Rhijnvis Feith, Julia

Beoordeling: 4 sterren

Eduard gaat op een mooie zomeravond naar het donkere dennenbos waar al zijn gestorven vrienden tot ‘leven’ komen. Hij verlangt naar een zielsverwant en die ziet hij ineens op een verlichte plek in het bos: Julia. Julia’s vader vond Eduard echter niet geschikt voor zijn dochter. Zij blijven afspreken en Eduard en Julia hebben een platonische liefde die bedreigd wordt door begeerte. Ze verbreken hun omgang en schrijven elkaar over de smart van de scheiding. Uiteindelijk sterft Julia vlak voor de hereniging van de twee geliefden en Eduard trekt zich terug in eenzaamheid.

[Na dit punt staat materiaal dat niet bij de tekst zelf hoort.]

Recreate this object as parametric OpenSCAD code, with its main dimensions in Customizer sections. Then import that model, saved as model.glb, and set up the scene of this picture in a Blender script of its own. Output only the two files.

Voor fans van het genre lyriek is Julia een echte aanrader. In emotionele monologen wordt het tragische liefdesverhaal van Eduard en Julia verteld. Bovendien had het (her)lezen van deze roman voor mij een extra emotionele lading. Deze tekst werd door de onlangs overleden André Hanou gebruikt in zijn colleges om het statische wereldbeeld tussen ‘worm en engel’ uit te leggen. De colleges van toen kwamen helemaal terug en nooit zal ik het (telkens herhaalde) God-Nederland-Oranjeprincipe van Hanou vergeten.

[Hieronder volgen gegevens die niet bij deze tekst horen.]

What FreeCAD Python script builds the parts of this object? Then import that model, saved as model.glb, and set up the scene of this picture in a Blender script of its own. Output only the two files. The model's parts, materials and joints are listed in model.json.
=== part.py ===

Het boek van Feith is niet alleen een interessante tekst, het is ook een zeer mooi voorbeeld van Nederlandse romantiek. Waar die stroming over het algemeen niet echt vaste voet aan de grond kreeg in ons wat onderkoelde land, laat Feith met Julia zien dat de romantiek wel aanwezig is in het Nederland van eind 18e eeuw.